WASHINGTON -- U.S. productivity fell in the summer, the first decline in nearly four years, underscoring the struggles companies are facing in boosting worker efficiency.
The Labor Department said Tuesday that productivity edged down at a seasonally adjusted annual rate of 0.2% in the July-September quarter, the first quarterly drop since the fourth quarter of 2015. The new report represented a slight revision from an initial estimate of a 0.3% drop in productivity.
Labor costs were up at an annual rate of 2.5% in the third quarter, a sharp rebound from a tiny 0.1% increase in the second quarter.
Productivity, the amount of output per hour of work, is crucial to boosting living standards. Rising output means that employers can pay their workers more with the increased production without having to raise their prices, a move that can trigger higher inflation.
However, productivity gains during the current record-long expansion, now in its 11th year, have lagged significantly, averaging annual gains of just 1.3% from 2007 through 2018. That is just half the 2.7% annual productivity gains seen from 2000 to 2007.

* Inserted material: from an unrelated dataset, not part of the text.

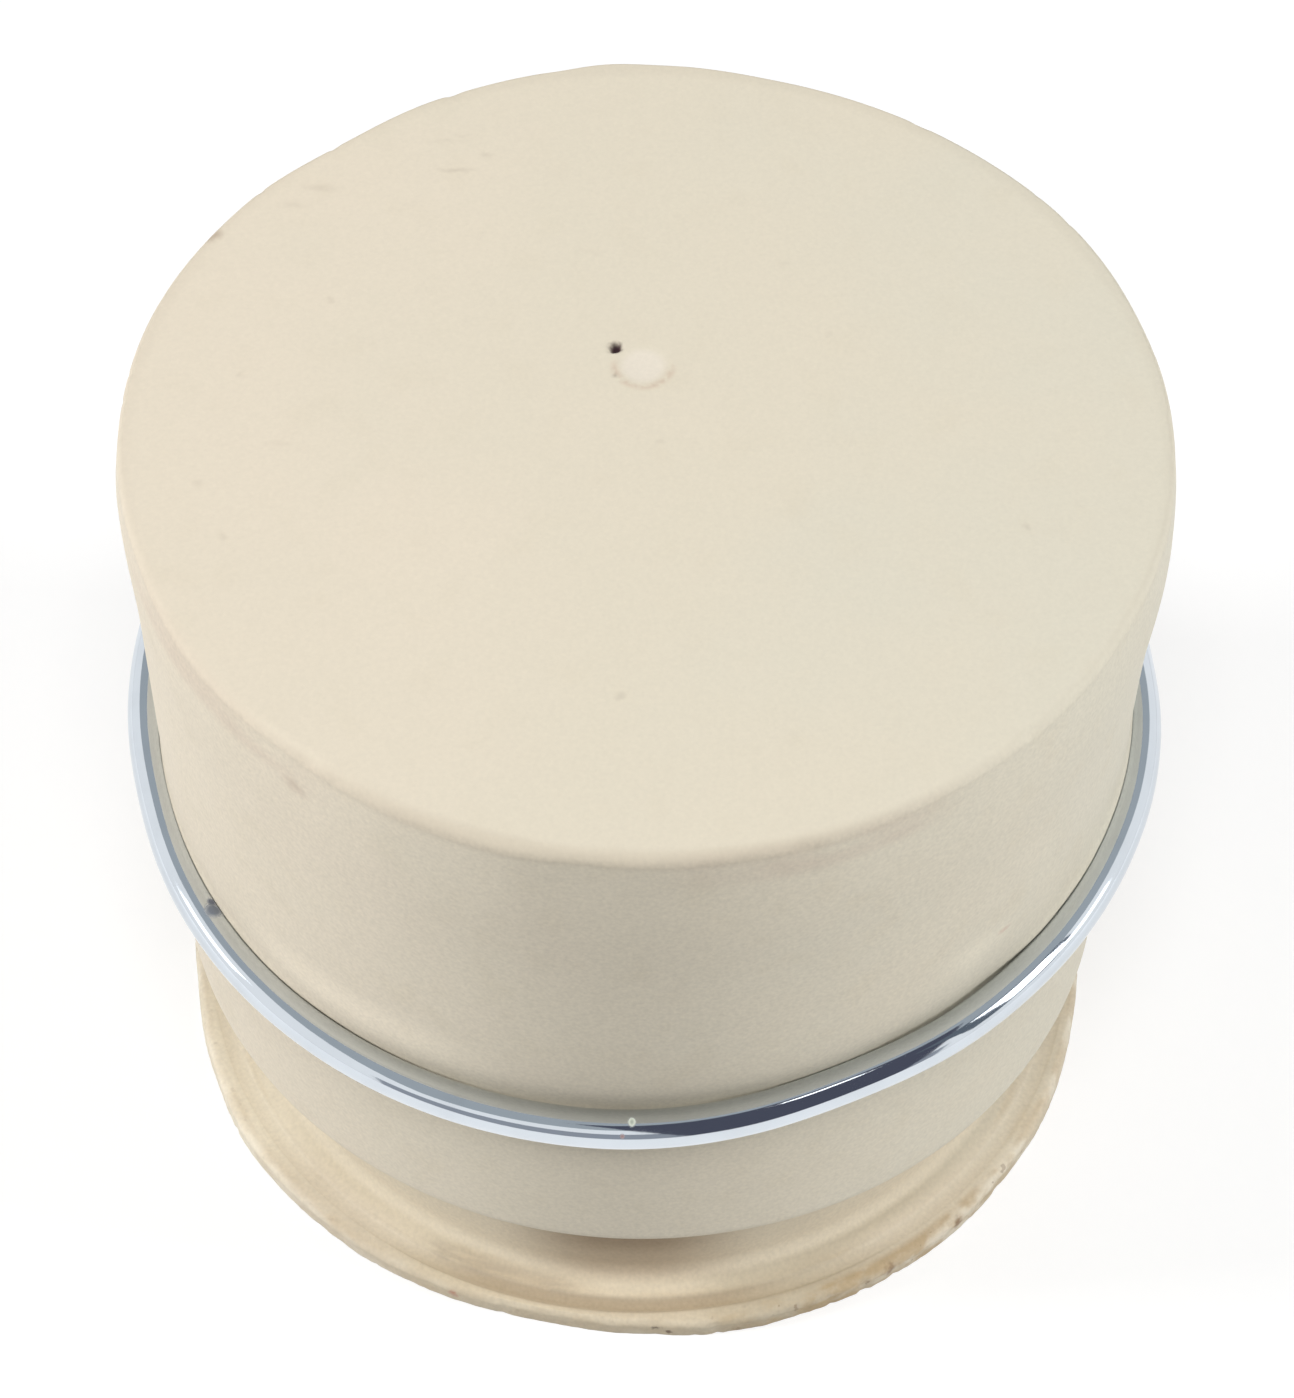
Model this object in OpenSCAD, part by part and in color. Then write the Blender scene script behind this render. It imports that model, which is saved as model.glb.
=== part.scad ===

Over the past year, productivity has grown 1.5% while labor costs are up 2.2%. The moderate rise in labor costs even with unemployment falling to a half-century low was a key reason the Federal Reserve has been a major reason that the Federal Reserve felt it had room to cut interest rates three times this year to spur economic growth without worrying that the moves could trigger unwanted inflation.
The Fed is holding its last meeting of the year this week and when it announces it rate decisions on Wednesday, the wide expectation is that it will keep rates unchanged, arguing it has done enough for now to provide an insurance policy for the economy against such threats as President Donald Trump's trade wars with China and other nations.